The book starts off by telling us about 1972, in which every death penalty in the country was ruled as unconstitutional by the Supreme Court. It talks about how there was music made on the cell bars, how an officer and a prisoner embraced one another, hugging at the news and how everyone thought that this was finally it - jail for life without the judicial system getting to decide whether you live or die. The case of Furman vs. Georgia seemed to be at least, partly responsible in this. But this was not to be all fun and games since it was only some four years' later that the death penalty was reintroduced. Six years after that, Charlie Brooks was to meet his maker.

The case of Charles Brooks Jr. was one that I had heard of before and had always thought that the execution was a dark stain on the history of death row, if it did not have one already. Maurice Chammah writes this in the most compelling way, breaking down every inch of the case even to who fired the gunshot that killed the mechanic. It was never known. Between the white man, Woody Lourdes, and the African-American man who had converted to Islam, Charles Brooks Jr. - it was for the Supreme Court to decide who fired the gunshot since neither admitted it. In the end, Lourdes got 40 years, serving 11 and Brooks Jr. got the death sentence. He was executed in 1982 by lethal injection. He was 40 years' old.

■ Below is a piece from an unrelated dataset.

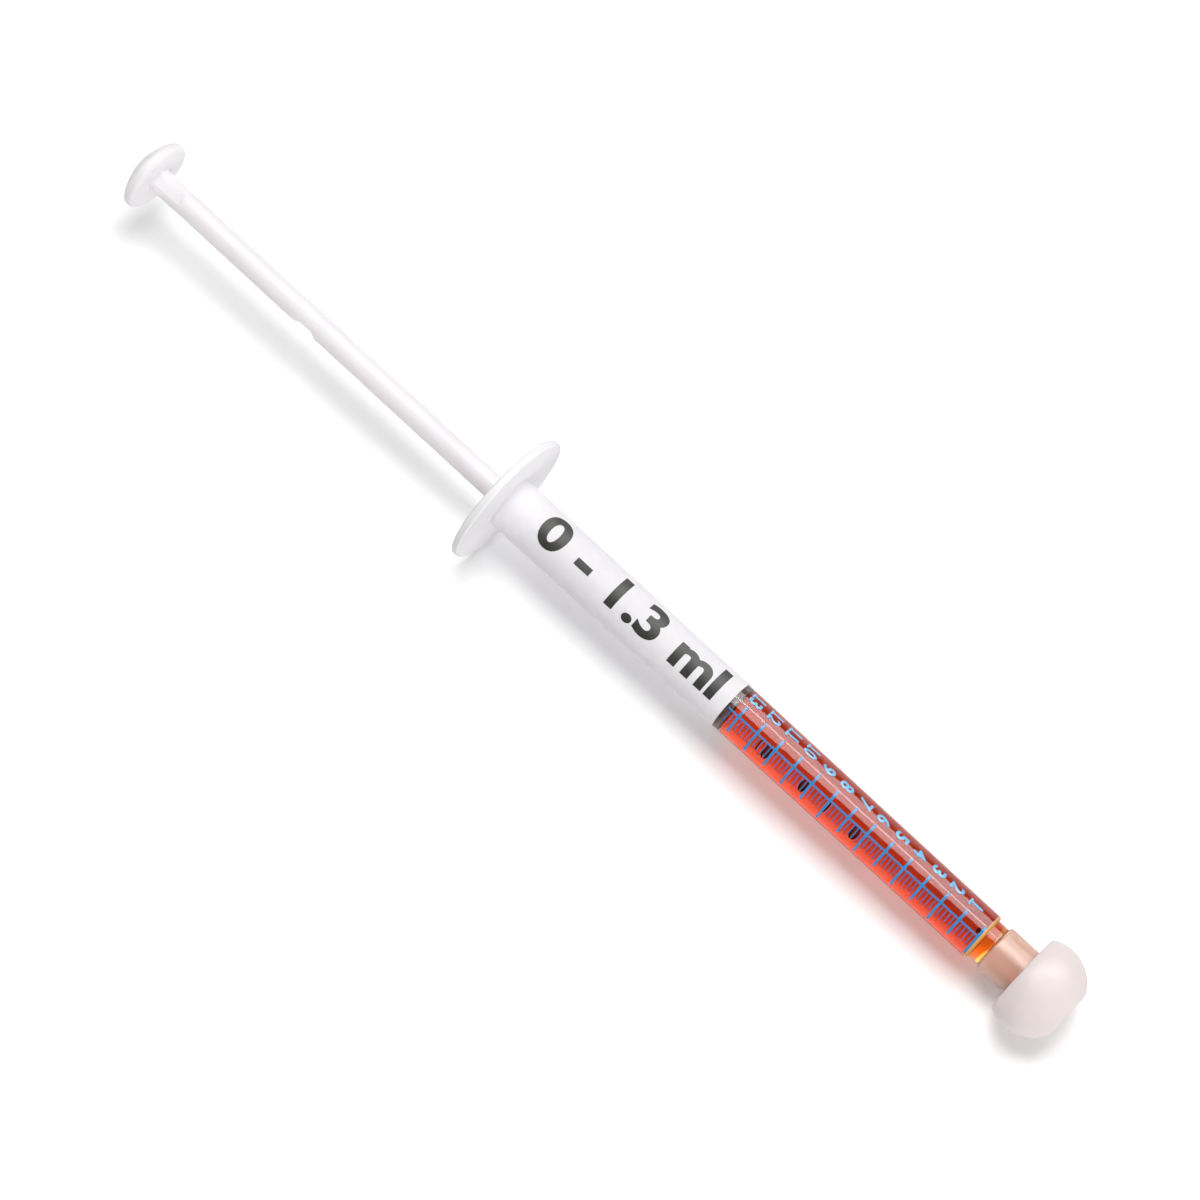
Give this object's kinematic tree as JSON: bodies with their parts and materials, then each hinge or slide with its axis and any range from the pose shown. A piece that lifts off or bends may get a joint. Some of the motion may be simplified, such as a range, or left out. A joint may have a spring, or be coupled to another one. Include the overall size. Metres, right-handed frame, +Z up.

Maurice Chammah puts it into simple words that we can all understand. For the same crime, the exact same crime, if the perpetrator is white then the sentence is over 50% less likely to be death - but if the perpetrator is black then the death sentence is far, far more likely to be used. The prejudices of the system of justice therefore, are imbalanced and if they are so as we see here, there is no room for the death penalty. If race does come into it, we really need to rethink how the Supreme Court sentences people to death and the statistics on how many white men, vs. how many black men have been sentenced and executed, the crimes they committed and whether or not the court actually knew the full case at all. In the case of Charlie Brooks, I guess they did not. It was an inhumane execution which only led further into the territory.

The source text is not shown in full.